Passées les rues en pente où s’élèvent de belles façades Renaissance (rue Chênebouterie), voici la ville basse. C’est le samedi qu’il faut la découvrir. Pratique devenue rare, le marché prend possession des places et des rues du centre. On y décèle un vague air du Sud, avec les étals conviviaux, sur fond de façades colorées (places du Plot, du Clauzel, du Martouret). Si l’accent méridional est absent, les produits locaux, eux, sont là : lentille du Puy, fromage aux artisons, liqueurs Pagès et fin gras du Mézenc, à acheter dans l’une des nombreuses boucheries de la ville. Car c’est ainsi au Puy-en-Velay : le petit commerce est vivant, la rue Pannessac le prouve.
On ne quittera pas le Puy-en-Velay sans avoir visité le musée Crozatier et le rocher Saint-Michel. Exemple réussi de musée provincial réenchanté, le premier présente, dans une bâtisse XIXe et une extension design (2018), des collections de beaux-arts, d’égyptologie et de sciences. À voir : la plus ancienne peinture sur toile conservée en France (1410) et « Vercingétorix devant César », tableau majeur de Lionel Royer (1899). Le rocher Saint-Michel, lui, remplit d’émotion : au sommet d’un piton volcanique « inaccessible » (268 marches dans le roc !), le sanctuaire remonte à l’an 950 et prend des airs de chapelle paléochrétienne.
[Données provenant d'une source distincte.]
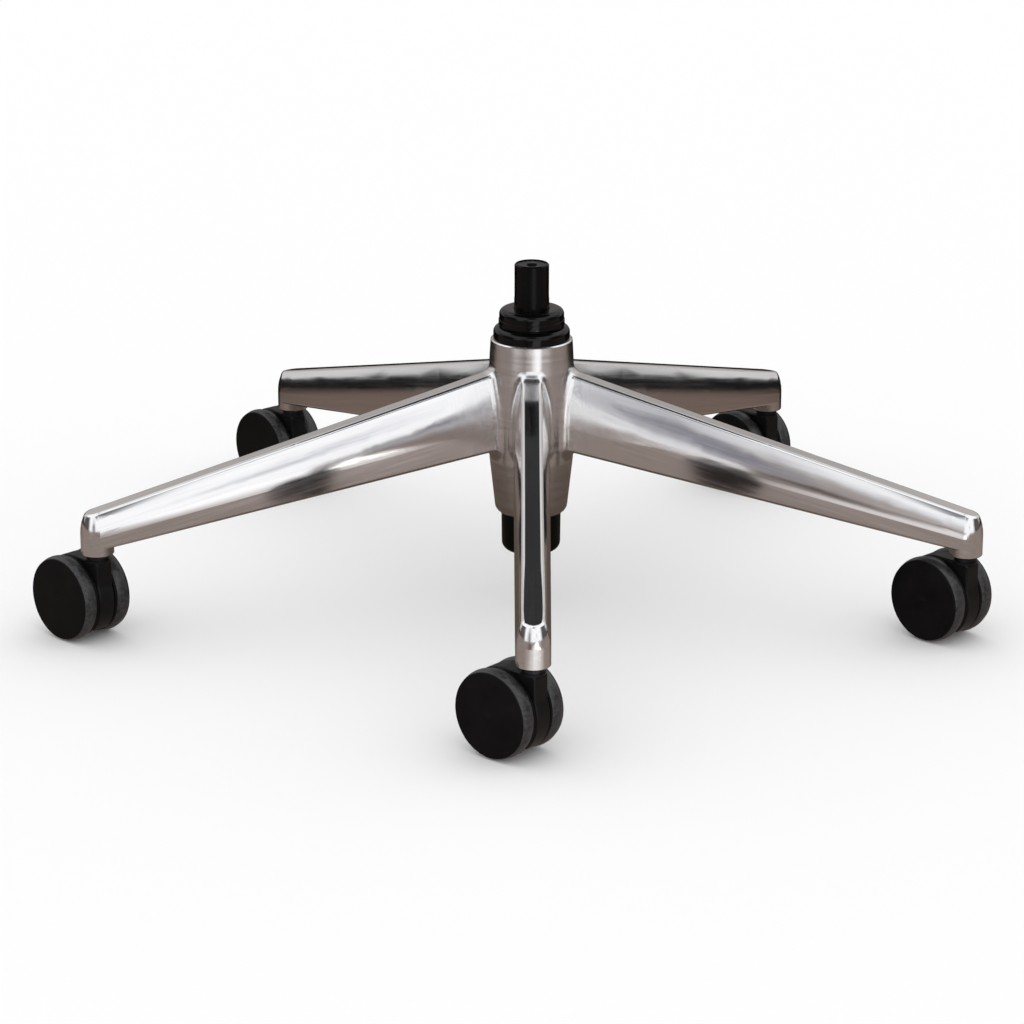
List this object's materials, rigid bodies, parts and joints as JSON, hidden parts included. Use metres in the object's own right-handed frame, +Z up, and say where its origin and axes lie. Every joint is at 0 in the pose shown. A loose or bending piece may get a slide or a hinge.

Il y a deux manières de découvrir la campagne du Puy : à pied par l’un des nombreux GR, telle la Via Podiensis, le chemin de la Régordane (vers la Méditerranée), le chemin Stevenson (depuis Le Monastier-sur-Gazeille)…, ou en voiture. Celle-ci sera bien utile pour s’arrêter à Polignac, Arlempdes et Pradelles, classés « Plus Beaux Villages de France ». Pour se poser au bord du lac du Bouchet, cercle parfait de plan d’eau volcanique. Pour découvrir les forteresses de Lavoûte-Polignac, Bouzols, Goudet… Pour s’aventurer dans les massifs du Meygal et du Mézenc, parfois couverts de neige avant l’hiver. Et pour revenir aux gorges de la Loire, fil bleu du territoire, concurrentes de celles de l’Allier, voisines. Veni, vidi, Velay !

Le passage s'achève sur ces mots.